Records to use:
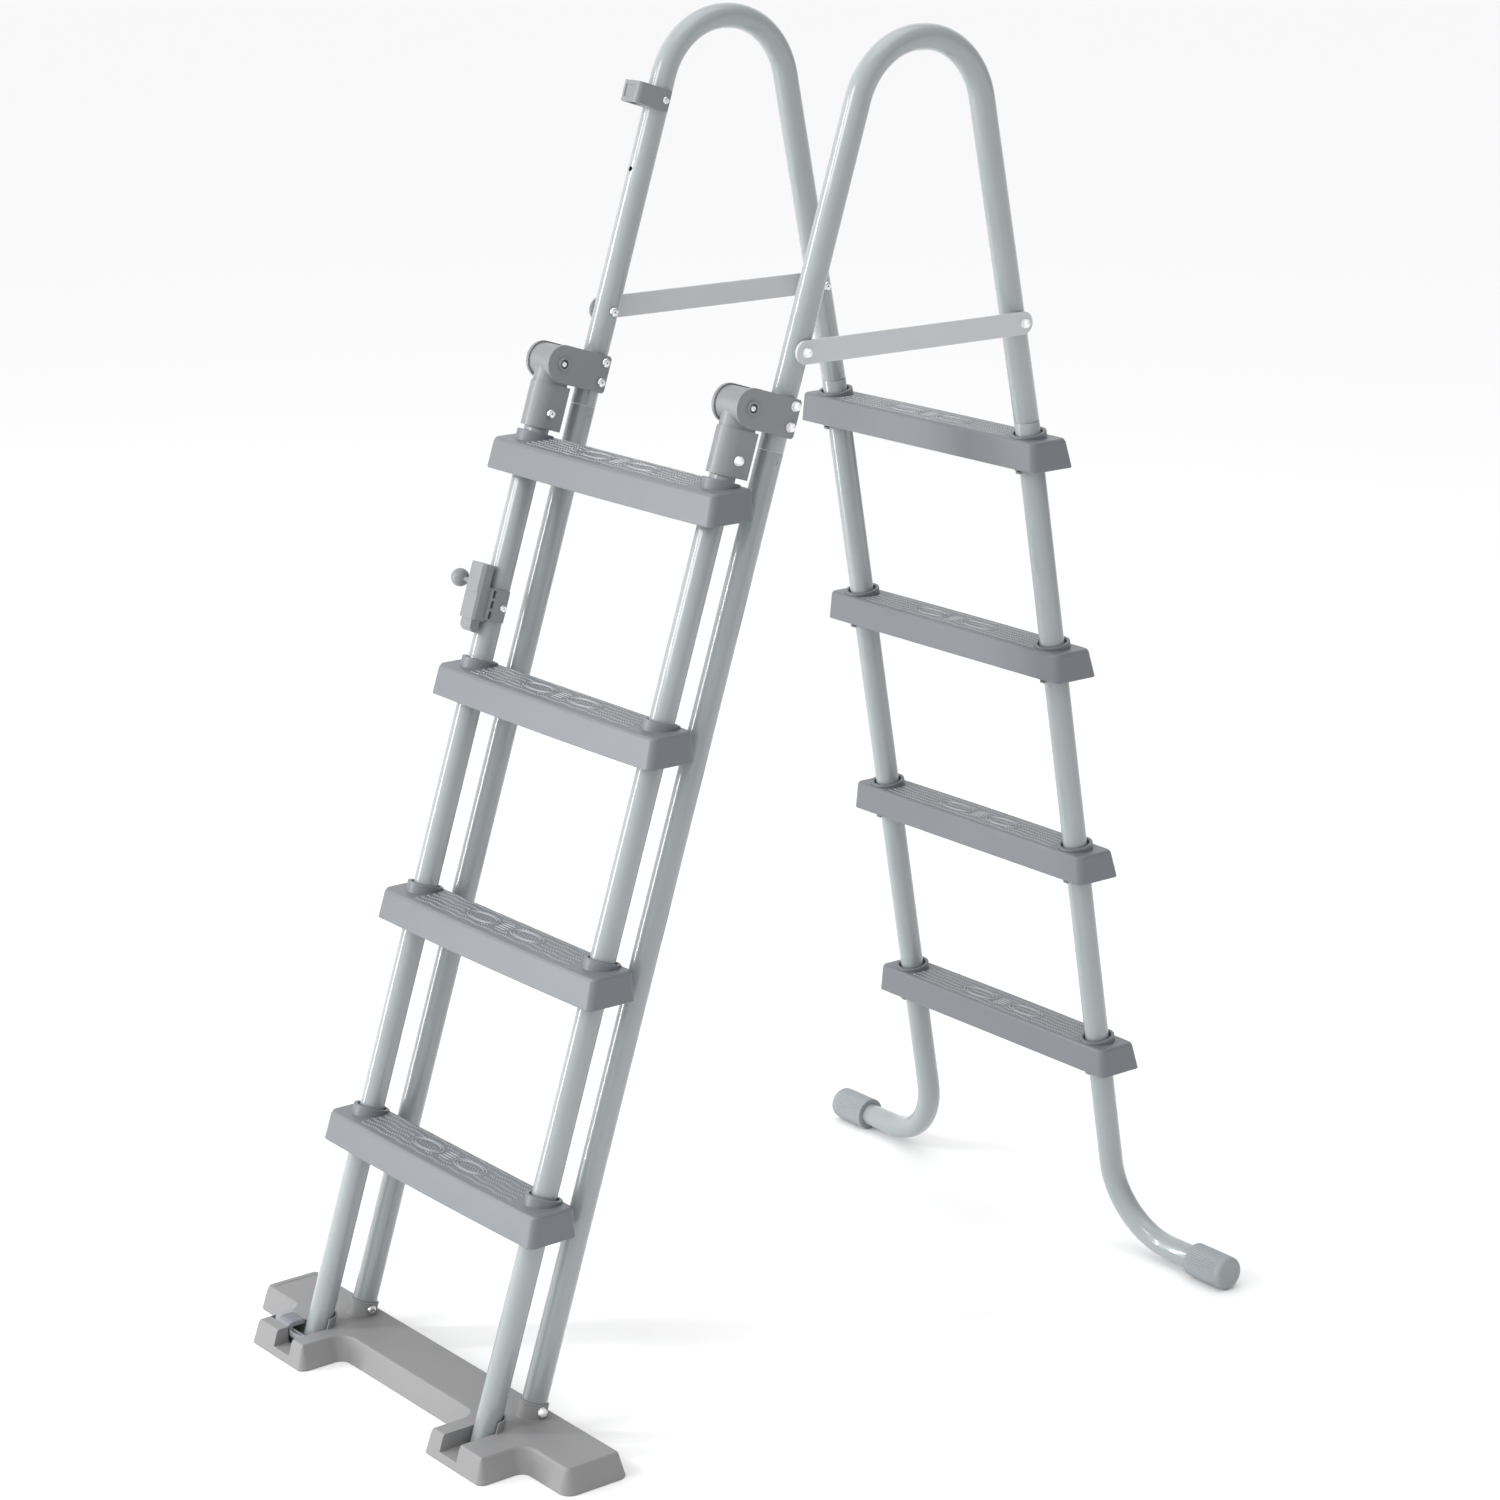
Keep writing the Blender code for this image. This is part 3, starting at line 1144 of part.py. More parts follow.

==

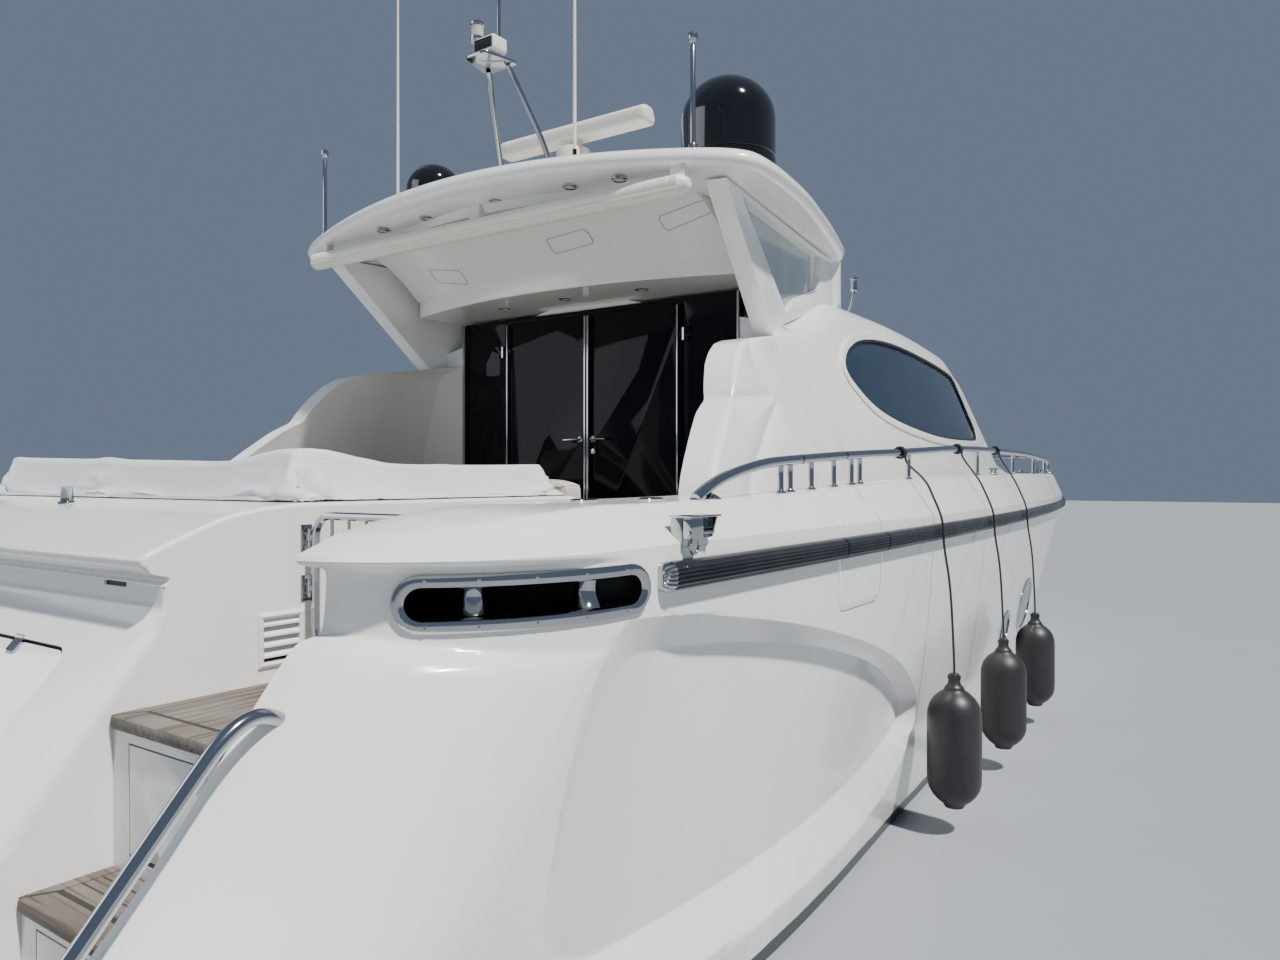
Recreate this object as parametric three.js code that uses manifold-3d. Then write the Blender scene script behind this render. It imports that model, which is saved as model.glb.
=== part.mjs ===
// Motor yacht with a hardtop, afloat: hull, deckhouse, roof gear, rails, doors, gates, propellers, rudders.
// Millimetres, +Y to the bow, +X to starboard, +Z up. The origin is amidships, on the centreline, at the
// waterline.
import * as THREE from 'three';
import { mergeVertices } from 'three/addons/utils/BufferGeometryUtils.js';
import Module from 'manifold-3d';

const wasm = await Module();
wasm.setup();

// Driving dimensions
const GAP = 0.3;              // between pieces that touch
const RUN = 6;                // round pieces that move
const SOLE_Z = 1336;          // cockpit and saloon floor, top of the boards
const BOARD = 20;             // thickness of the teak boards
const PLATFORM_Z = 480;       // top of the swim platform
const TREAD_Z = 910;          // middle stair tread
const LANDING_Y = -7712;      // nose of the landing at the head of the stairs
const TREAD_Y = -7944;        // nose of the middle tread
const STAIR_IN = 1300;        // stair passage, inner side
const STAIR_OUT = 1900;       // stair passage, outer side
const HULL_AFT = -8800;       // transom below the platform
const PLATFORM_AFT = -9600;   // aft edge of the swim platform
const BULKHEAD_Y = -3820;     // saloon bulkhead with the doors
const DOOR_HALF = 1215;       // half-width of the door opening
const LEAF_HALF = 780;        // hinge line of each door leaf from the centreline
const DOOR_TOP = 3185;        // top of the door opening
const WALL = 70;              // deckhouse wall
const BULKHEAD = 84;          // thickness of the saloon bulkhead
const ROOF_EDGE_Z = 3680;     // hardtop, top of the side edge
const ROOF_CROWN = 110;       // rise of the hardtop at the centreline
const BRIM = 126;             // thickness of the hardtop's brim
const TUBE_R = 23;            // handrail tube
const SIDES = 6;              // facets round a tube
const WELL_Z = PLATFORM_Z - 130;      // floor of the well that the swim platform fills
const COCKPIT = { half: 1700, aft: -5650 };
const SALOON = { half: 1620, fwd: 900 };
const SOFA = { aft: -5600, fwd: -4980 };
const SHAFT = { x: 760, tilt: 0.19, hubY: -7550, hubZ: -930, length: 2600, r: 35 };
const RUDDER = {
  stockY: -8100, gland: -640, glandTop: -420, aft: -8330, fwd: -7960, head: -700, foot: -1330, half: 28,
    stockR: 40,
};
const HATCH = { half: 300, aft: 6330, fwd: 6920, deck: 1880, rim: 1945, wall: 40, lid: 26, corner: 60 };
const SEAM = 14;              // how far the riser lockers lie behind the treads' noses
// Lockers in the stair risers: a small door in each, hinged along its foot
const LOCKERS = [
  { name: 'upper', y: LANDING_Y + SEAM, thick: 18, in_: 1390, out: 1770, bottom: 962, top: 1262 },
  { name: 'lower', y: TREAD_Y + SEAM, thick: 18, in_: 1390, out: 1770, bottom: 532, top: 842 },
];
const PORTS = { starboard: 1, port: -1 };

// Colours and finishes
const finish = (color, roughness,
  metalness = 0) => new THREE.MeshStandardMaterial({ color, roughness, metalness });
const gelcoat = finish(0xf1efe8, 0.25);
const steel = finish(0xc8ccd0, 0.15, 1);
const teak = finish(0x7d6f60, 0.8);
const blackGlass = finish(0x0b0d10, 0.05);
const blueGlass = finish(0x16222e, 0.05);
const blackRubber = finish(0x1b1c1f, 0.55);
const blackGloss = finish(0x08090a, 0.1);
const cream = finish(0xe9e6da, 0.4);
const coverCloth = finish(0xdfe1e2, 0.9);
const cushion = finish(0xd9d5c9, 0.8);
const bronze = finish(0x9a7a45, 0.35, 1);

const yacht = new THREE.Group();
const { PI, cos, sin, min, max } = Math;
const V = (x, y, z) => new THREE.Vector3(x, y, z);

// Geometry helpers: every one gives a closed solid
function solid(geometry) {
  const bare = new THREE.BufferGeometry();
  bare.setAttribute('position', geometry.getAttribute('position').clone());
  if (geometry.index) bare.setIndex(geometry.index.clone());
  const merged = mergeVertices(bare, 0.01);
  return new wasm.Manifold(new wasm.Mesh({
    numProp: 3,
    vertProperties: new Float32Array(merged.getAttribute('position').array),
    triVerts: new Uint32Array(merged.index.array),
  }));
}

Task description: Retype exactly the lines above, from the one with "Recreate this object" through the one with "wasm.setup();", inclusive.

Result of this task:
Recreate this object as parametric three.js code that uses manifold-3d. Then write the Blender scene script behind this render. It imports that model, which is saved as model.glb.
=== part.mjs ===
// Motor yacht with a hardtop, afloat: hull, deckhouse, roof gear, rails, doors, gates, propellers, rudders.
// Millimetres, +Y to the bow, +X to starboard, +Z up. The origin is amidships, on the centreline, at the
// waterline.
import * as THREE from 'three';
import { mergeVertices } from 'three/addons/utils/BufferGeometryUtils.js';
import Module from 'manifold-3d';

const wasm = await Module();
wasm.setup();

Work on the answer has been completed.